Osman Hamdi Bey, 1907 yılında kaplumbağaları müzikle terbiye etmeye hazırlanan bir dervişi konu alan 136 x 87 santimetre boyutlarında bir tablo yapmış. Kaplumbağa Terbiyecisi olarak tanınan, sanatçınınsa “Kaplumbağalı Adam” olarak adlandırdığı bu eserde kırmızı giysiler içinde bir derviş ve 6 kaplumbağa görülüyor. Canlı renklerle dikkat çeken eserde ayrıca duvarda bir hat ve nişin içine bir testi yer alıyor. Osman Hamdi Bey’in tabloyu dünürü Salih Münir Paşa’ya ithaf ettiğini gösteren bir de not bulunuyor.
Osman Hamdi Bey’in “Kaplumbağa Terbiyecisi”, ya da kendi verdiği isimle “Kaplumbağalı Adam” isimli bu önemli eseri canlı canlı görebileceğinizi biliyor muydunuz? Sanat tarihimizde pek çok başlangıcı oluşturan Kaplumbağa Terbiyecisi eserini, Türkiye İş Bankası Resim Heykel Müzesi’nin “Türk Resmini İzlemek” adlı kalıcı sergisinde görebilirsiniz. İstanbul Beyoğlu’ndaki müze hafta içi pazartesi hariç 10.00-19.00, hafta sonu ise 12.00-19.00 saatleri arasında ziyarete açıktır.
Esin Kaynağı
Kendisini Resmetmiş
Osman Hamdi Bey
Osman Hamdi Bey
Osman Hamdi Bey yalnızca bir ressam değildir. O aynı zamanda ilk arkeoloğumuzdur. İstanbul Arkeoloji Müzesi’nin yöneticisi ve Türkiye’de müzeciliğin kurucusudur. Üstelik Türkiye’nin ilk güzel sanatlar okulunun, bugünkü adıyla Mimar Sinan Güzel Sanatlar Üniversitesi’nin yaratıcısıdır. 1842’de İstanbul’da başlayan ve 1910’da yine aynı şehirde sonlanan yaşamı boyunca birçok yer gezmiş ve hep sanatla iç içe olmuştur.
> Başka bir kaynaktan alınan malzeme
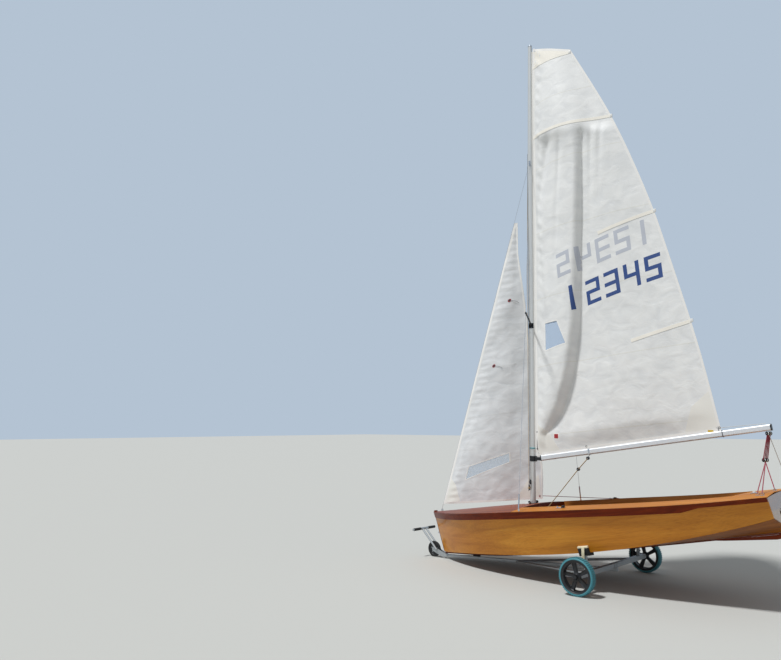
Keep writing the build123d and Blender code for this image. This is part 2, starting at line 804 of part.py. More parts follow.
# Boom's front fitting: an eye on the pin and a plug in the tube
rise = math.radians(boom_rise)
boom_dir = Vector(-math.cos(rise), 0, math.sin(rise))
boom_start = Vector(0, 0, gooseneck_height)
tongue = goose_pin_length - 2 * 10 - 4
with BuildPart() as boom_jaw:
    with BuildSketch(Plane.XY.offset(gooseneck_height - tongue / 2)):
        Circle(goose_eye_r)
        with Locations((-boom_front / 2 + 4, 0)):
            Rectangle(boom_front - 12, 2 * goose_eye_r)
    extrude(amount=tongue)
    cap_start = boom_start + boom_dir * (boom_front - 14)
    with BuildSketch(Plane(origin=cap_start, x_dir=(0, 1, 0), z_dir=boom_dir)):
        RectangleRounded(boom_width, boom_depth, 16)
    extrude(amount=14 - seat_gap)
    with Locations((0, 0, gooseneck_height)):
        Hole(goose_pin_r + pin_clearance, depth=goose_pin_length)
keep("boom_jaw", boom_jaw.part, swing_frame)

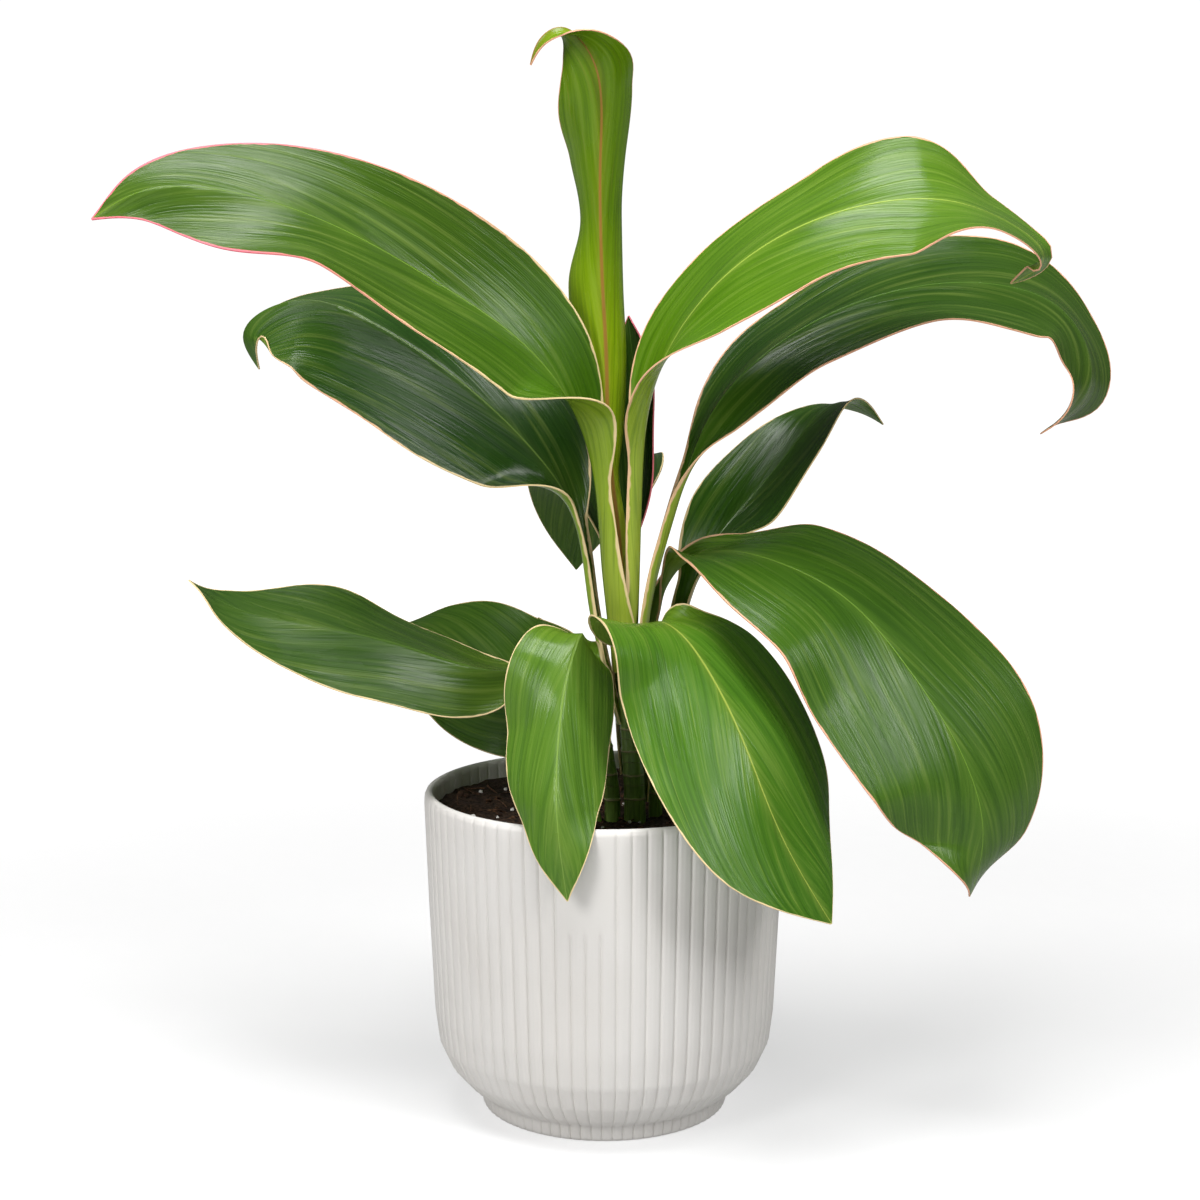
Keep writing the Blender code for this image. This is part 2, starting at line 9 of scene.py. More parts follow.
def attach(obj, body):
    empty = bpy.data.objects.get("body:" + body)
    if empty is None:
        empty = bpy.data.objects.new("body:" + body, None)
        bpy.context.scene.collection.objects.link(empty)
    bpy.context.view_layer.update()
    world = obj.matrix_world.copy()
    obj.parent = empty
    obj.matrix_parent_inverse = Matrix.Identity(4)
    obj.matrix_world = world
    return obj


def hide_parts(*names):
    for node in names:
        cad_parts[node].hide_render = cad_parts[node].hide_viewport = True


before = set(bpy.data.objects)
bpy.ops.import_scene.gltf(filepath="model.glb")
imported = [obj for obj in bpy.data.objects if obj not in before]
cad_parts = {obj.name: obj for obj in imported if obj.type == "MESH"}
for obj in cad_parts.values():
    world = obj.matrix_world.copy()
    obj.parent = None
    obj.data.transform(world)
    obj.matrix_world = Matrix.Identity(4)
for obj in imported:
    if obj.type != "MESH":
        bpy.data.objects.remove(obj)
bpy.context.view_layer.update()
mm = 0.001  # everything below is in millimetres and degrees
print("frame loaded")


# node helpers: a value is either a number, a colour or another node's socket
def putIn(tree, socket, value):
    if isinstance(value, bpy.types.NodeSocket):
        tree.links.new(value, socket)
    elif isinstance(value, (tuple, list)) and socket.type == "RGBA":
        socket.default_value = (*value[:3], 1)
    else:
        socket.default_value = value


def addMath(tree, operation, first, second=0.0, clamp=False):
    node = tree.nodes.new("ShaderNodeMath")
    node.operation = operation
    node.use_clamp = clamp
    putIn(tree, node.inputs[0], first)
    putIn(tree, node.inputs[1], second)
    return node.outputs[0]


def addVectorMath(tree, operation, first, second=(0, 0, 0)):
    node = tree.nodes.new("ShaderNodeVectorMath")
    node.operation = operation
    putIn(tree, node.inputs[0], first)
    putIn(tree, node.inputs[1], second)
    return node.outputs[0]


def addStep(tree, value, start, end, low=0.0, high=1.0):
    node = tree.nodes.new("ShaderNodeMapRange")
    node.interpolation_type = "SMOOTHSTEP"
    for name, given in (("Value", value), ("From Min", start), ("From Max", end), ("To Min", low),
                        ("To Max", high)):
        putIn(tree, node.inputs[name], given)
    return node.outputs["Result"]


def addMix(tree, share, first, second, blend="MIX"):
    node = tree.nodes.new("ShaderNodeMix")
    node.data_type = "RGBA"
    node.blend_type = blend
    putIn(tree, node.inputs["Factor"], share)
    colours = [socket for socket in node.inputs if socket.type == "RGBA"]
    putIn(tree, colours[0], first)
    putIn(tree, colours[1], second)
    return [socket for socket in node.outputs if socket.type == "RGBA"][0]


def addNoise(tree, vector, scale, detail=2.0, roughness=0.5, distortion=0.0):
    node = tree.nodes.new("ShaderNodeTexNoise")
    for name, given in (("Vector", vector), ("Scale", scale), ("Detail", detail), ("Roughness", roughness),
                        ("Distortion", distortion)):
        putIn(tree, node.inputs[name], given)
    return node.outputs["Fac"]


def addSpots(tree, vector, scale, spread=1.0):
    node = tree.nodes.new("ShaderNodeTexVoronoi")
    for name, given in (("Vector", vector), ("Scale", scale), ("Randomness", spread)):
        putIn(tree, node.inputs[name], given)
    return node.outputs["Distance"]


def addRamp(tree, share, stops):
    node = tree.nodes.new("ShaderNodeValToRGB")
    putIn(tree, node.inputs["Fac"], share)
    elements = node.color_ramp.elements
    while len(elements) > 1:
        elements.remove(elements[-1])
    elements[0].position = stops[0][0]
    elements[0].color = (*stops[0][1], 1)
    for place, colour in stops[1:]:
        elements.new(place).color = (*colour, 1)
    return node.outputs["Color"]


def addSplit(tree, vector):
    node = tree.nodes.new("ShaderNodeSeparateXYZ")
    putIn(tree, node.inputs[0], vector)
    return node.outputs[0], node.outputs[1], node.outputs[2]


def addJoin(tree, x, y, z):
    node = tree.nodes.new("ShaderNodeCombineXYZ")
    for socket, value in zip(node.inputs, (x, y, z)):
        putIn(tree, socket, value)
    return node.outputs[0]


def addAttribute(tree, name):
    node = tree.nodes.new("ShaderNodeAttribute")
    node.attribute_name = name
    return node.outputs["Vector"]


def addPlace(tree):
    return tree.nodes.new("ShaderNodeTexCoord").outputs["Object"]


def startGroup(name, inputs, outputs):
    group = bpy.data.node_groups.new(name, "ShaderNodeTree")
    kinds = {"colour": "NodeSocketColor", "value": "NodeSocketFloat", "vector": "NodeSocketVector"}
    for socketName, kind in inputs:
        group.interface.new_socket(name=socketName, in_out="INPUT", socket_type=kinds[kind])
    for socketName, kind in outputs:
        group.interface.new_socket(name=socketName, in_out="OUTPUT", socket_type=kinds[kind])
    return group, group.nodes.new("NodeGroupInput").outputs, group.nodes.new("NodeGroupOutput").inputs


def addGroup(tree, group, values):
    node = tree.nodes.new("ShaderNodeGroup")
    node.node_tree = group
    for name, value in values.items():
        putIn(tree, node.inputs[name], value)
    return node.outputs


def startMaterial(name, roughness=0.5, shine=0.5):
    material = bpy.data.materials.new(name)
    material.use_nodes = True
    shader = material.node_tree.nodes["Principled BSDF"]
    shader.inputs["Roughness"].default_value = roughness
    shader.inputs["Specular IOR Level"].default_value = shine
    return material, material.node_tree, shader


def addBump(tree, shader, height, distance, strength=1.0):
    bump = tree.nodes.new("ShaderNodeBump")
    bump.inputs["Distance"].default_value = distance
    bump.inputs["Strength"].default_value = strength
    tree.links.new(height, bump.inputs["Height"])
    tree.links.new(bump.outputs["Normal"], shader.inputs["Normal"])


# modelling helpers
def deselectAll():
    for thing in bpy.context.selected_objects:
        thing.select_set(False)


def applyModifiers(piece):
    bpy.context.view_layer.objects.active = piece
    for modifier in list(piece.modifiers):
        bpy.ops.object.modifier_apply(modifier=modifier.name)


def getPoints(piece):
    points = np.zeros(len(piece.data.vertices) * 3)
    piece.data.vertices.foreach_get("co", points)
    return points.reshape(-1, 3)


def setPoints(piece, points):
    piece.data.vertices.foreach_set("co", np.asarray(points, float).ravel())
    piece.data.update()


def keepVector(piece, name, values):
    attribute = piece.data.attributes.new(name, "FLOAT_VECTOR", "POINT")
    attribute.data.foreach_set("vector", np.asarray(values, float).ravel())


# A wall drawn up from a circle: each ring is height, radius. Ends are filled.
def makeWall(name, sides, rings):
    deselectAll()
    foot, radius = rings[0]
    bpy.ops.mesh.primitive_circle_add(vertices=sides, radius=radius * mm, location=(0, 0, foot * mm))
    piece = bpy.context.active_object
    piece.name = name
    bpy.ops.object.transform_apply(location=True)
    bpy.ops.object.mode_set(mode="EDIT")
    bpy.ops.mesh.select_all(action="SELECT")
    bpy.ops.mesh.edge_face_add()
    bpy.ops.mesh.select_all(action="SELECT")
    for before, after in zip(rings, rings[1:]):
        rise = (0, 0, (after[0] - before[0]) * mm)
        bpy.ops.mesh.extrude_region_move(TRANSFORM_OT_translate={"value": rise})
        grow = after[1] / before[1]
        bpy.ops.transform.resize(value=(grow, grow, 1), center_override=(0, 0, after[0] * mm))
    bpy.ops.mesh.select_all(action="SELECT")
    bpy.ops.mesh.fill_holes(sides=0)
    bpy.ops.mesh.select_all(action="SELECT")
    bpy.ops.mesh.normals_make_consistent(inside=False)
    bpy.ops.object.mode_set(mode="OBJECT")
    return piece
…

Osman Hamdi Bey, bugünden bakınca Türkiye’nin “eski kuşak” ressamlardan biri olabilir; ama kendi döneminin en büyük yenilikçilerinden biriydi. Hatta önceki yüzyılların Osmanlı resmini dönüştüren, onu Avrupalılaştıran ressamlardandı. Paris’te resim okumuş ve döneminin oryantalist Fransız ressamlarının yanında eğitim almıştı. Arkeolojiyle ve müzecilikle geçen yaşamı boyunca resim yapmayı hep sürdürdü. 1882’de kurduğu Sanayi-i Nefise Mektebi, yani Güzel Sanatlar Okulu’yla resim ve sanat alanında eğitim almak isteyenleri yurt dışına gitme zorunluluğundan kurtardı.
Nemrut Dağı’nda, Sayda’da (Lübnan), Lagina’da (Muğla) arkeolojik kazılar gerçekleştiren Osman Hamdi Bey, buralarda keşfettiği önemli buluntuları yeni inşa ettirdiği İstanbul Arkeoloji Müzesi’ne taşıdı. Sayda’daki kazılarda bulunan dünyaca ünlü İskender Lahti de bunlardan biriydi. Bu müzenin müdürü olarak ilk yaptığı işlerden biri tarihi eserlerin yurt dışına çıkarılmasını yasaklatmak oldu. Yani bugün Türkiye’deki müzelerde ve ören yerlerinde gördüğümüz birçok eser onun sayesinde ülkemizde kalabildi.
Kaplumbağa Terbiyecisi tablosunun 1906 yılında yapılan ilk versiyonu da bulunmaktadır. Bu ilk versiyonu olan tabloyu İstanbul’daki Pera Müzesi’nde görebilirsiniz.